The International Monetary Fund (IMF) last month lowered its economic growth forecast for sub-Saharan Africa by 1.25 percentage points to 4.5 percent.
In West Africa, where the worst outbreak of Ebola has crippled Sierra Leone, Guinea and Liberia, a 53 percent plunge in iron ore prices since the beginning of last year has hampered growth.

Economic growth on the continent can return to levels recorded before the global financial crisis in 2008-2009 if commodity prices stabilize, the African Development Bank said in its African Economic Outlook report on Monday. The bank is estimating 4.5 percent expansion in Africa this year and 5 percent in 2016.

Candidates for the institution’s presidency say the bank must increase efforts to keep wealth on the continent and share it more equally among citizens if it wants to stay relevant and meet its aim of reducing poverty.

“The biggest challenge facing Africa today is to transform the tremendous wealth of Africa for the benefit of Africans,” Jaloul Ayed, one of the 8 contenders for the position and a former finance minister in Tunisia, said in a debate in Washington last month.

The African Development Bank’s financing in Africa is overshadowed by lenders such as the World Bank and China’s government. Loans and grants totaled US$7.8 billion in 2014, 22 percent more than the previous year. The World Bank committed a record US$15.3 billion to sub-Saharan Africa projects in the fiscal year ending June 2014.

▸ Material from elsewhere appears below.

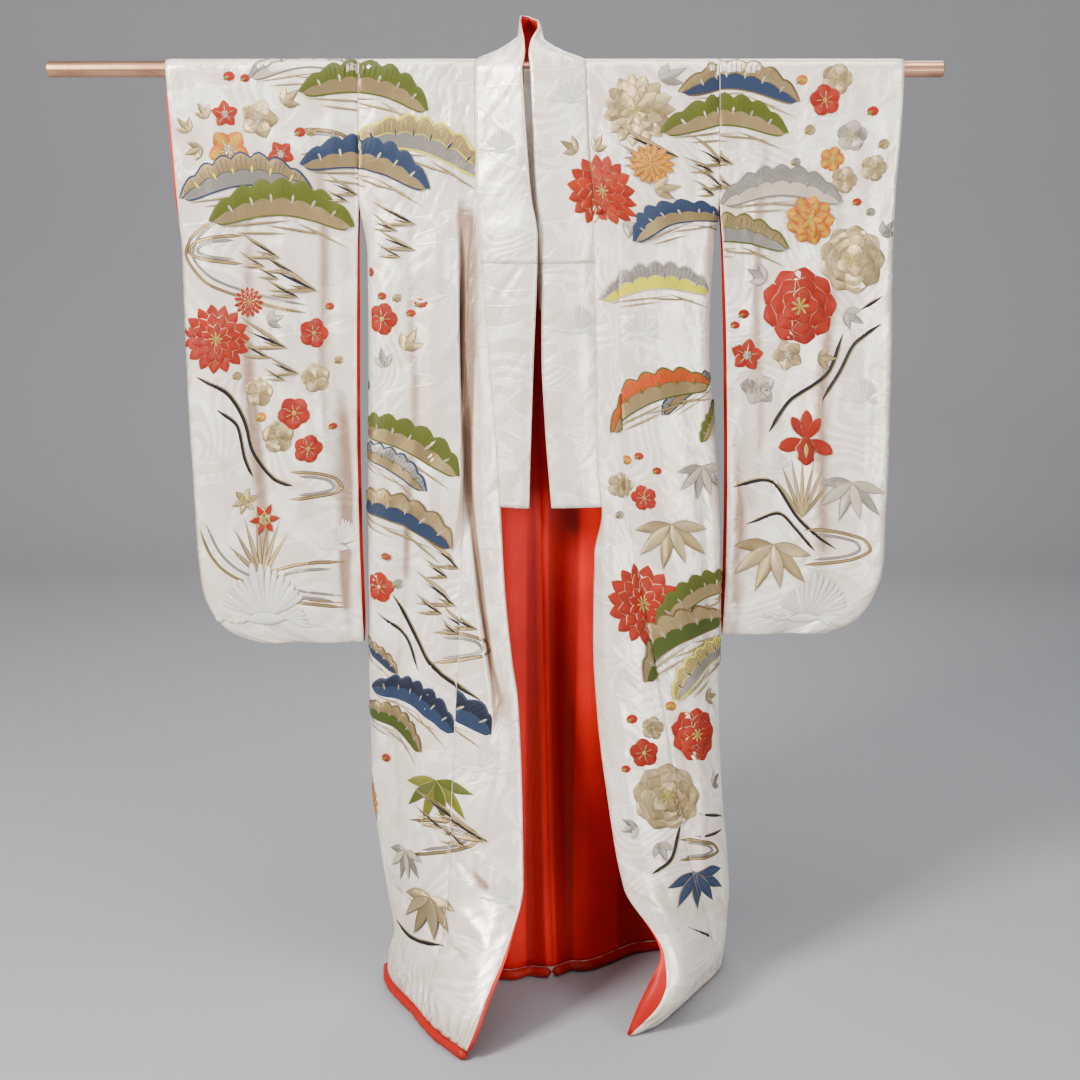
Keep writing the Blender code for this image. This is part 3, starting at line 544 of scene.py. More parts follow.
# How deep each point lies in a fold, in centimetres below the cloth around it
def foldDepth(grid, normal):
    total = np.zeros(grid.shape)
    for k in foldReach["columns"]:
        for j in foldReach["rows"]:
            rows = np.clip(np.arange(grid.shape[0]) + j, 0, grid.shape[0] - 1)
            columns = np.clip(np.arange(grid.shape[1]) + k, 0, grid.shape[1] - 1)
            total += grid[np.ix_(rows, columns)]
    around = total / (len(foldReach["columns"]) * len(foldReach["rows"]))
    return ((around - grid) * normal).sum(axis=2) * 100


foldReach = {"columns": (-6, -4, -2, 0, 2, 4, 6), "rows": (-4, 0, 4), "backShare": 0.25}


# Thin closed cloth between two offsets of a guide grid; near and far may be arrays
def shell(name, grid, normal, near, far, material, shift=(0.0, 0.0)):
    rows, columns = grid.shape[:2]
    near = np.broadcast_to(near, (rows, columns))[..., None]
    far = np.broadcast_to(far, (rows, columns))[..., None]
    verts = np.concatenate([(grid + normal * near).reshape(-1, 3), (grid + normal * far).reshape(-1, 3)])
    index = np.arange(rows * columns).reshape(rows, columns)
    quads = np.stack([index[:-1, :-1], index[:-1, 1:], index[1:, 1:], index[1:, :-1]], axis=2).reshape(-1,
            4)
    rim = np.concatenate([index[0], index[1:, -1], index[-1, -2::-1], index[-2:0:-1, 0]])
    after = np.roll(rim, -1)
    top = rows * columns
    faces = np.concatenate([quads[:, ::-1], quads + top, np.stack([rim, after, after + top, rim + top],
            axis=1)])
    piece = makeMesh(name, verts, faces, material)
    u, v = lengths(grid)
    flat = np.stack(np.meshgrid(u + shift[0], v + shift[1]), axis=2).reshape(-1, 2)
    clothMap(piece, np.vstack([flat, flat]))
    depth = foldDepth(grid, normal)
    if material is satin:
        depth = np.where(normal[..., 1] > 0, depth * foldReach["backShare"], depth) + handShade(grid,
                normal)
    else:
        depth = -depth
    piece.data.attributes.new("fold", "FLOAT", "POINT").data.foreach_set("value", np.tile(depth.ravel(), 2))
    return piece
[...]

African Development Bank lending is “fairly small in the context of Africa’s overall investment needs, and it has grown less quickly than the wider African economy,” according to Alan Cameron, an economist at London-based Exotix Partners LLP, said in an interview in Abuja, Nigeria’s capital. “It will take a higher-profile president to really make the bank relevant.”

Candidates for the top post, such Cape Verde Finance Minister Cristina Duarte, the first woman to run for the job, and Nigeria’s outgoing Agriculture Minister Akinwumi Adesina, have said the African Development Bank needs to focus on promoting investment by businesses.

Duarte said in a May 8 interview that a stronger African private sector would encourage more value-added industries to flourish on the continent, while Adesina said last month that the bank should provide more access to funding for businesses.

South Africa, the continent’s most industrialized nation and second largest economy, is backing Thomas Sakala, a Zimbabwean national who has worked at the institution for 31 years. He said in an April 28 interview that governments must raise more domestic funding for infrastructure projects to boost growth.

Other candidates for the presidency are Ethiopian Finance Minister Sufian Ahmed; Chadian Finance Minister Kordje Bedoumra; Mali’s Birama Boubacar Sidibe, a vice president of the Islamic Development Bank; and Sierra Leone’s Foreign Minister Samura Kamara.

The bank’s members include 54 African states. The lender returned to Abidjan last year from Tunis to open its headquarters after an 11-year absence prompted by the outbreak of civil war in Ivory Coast in 2002.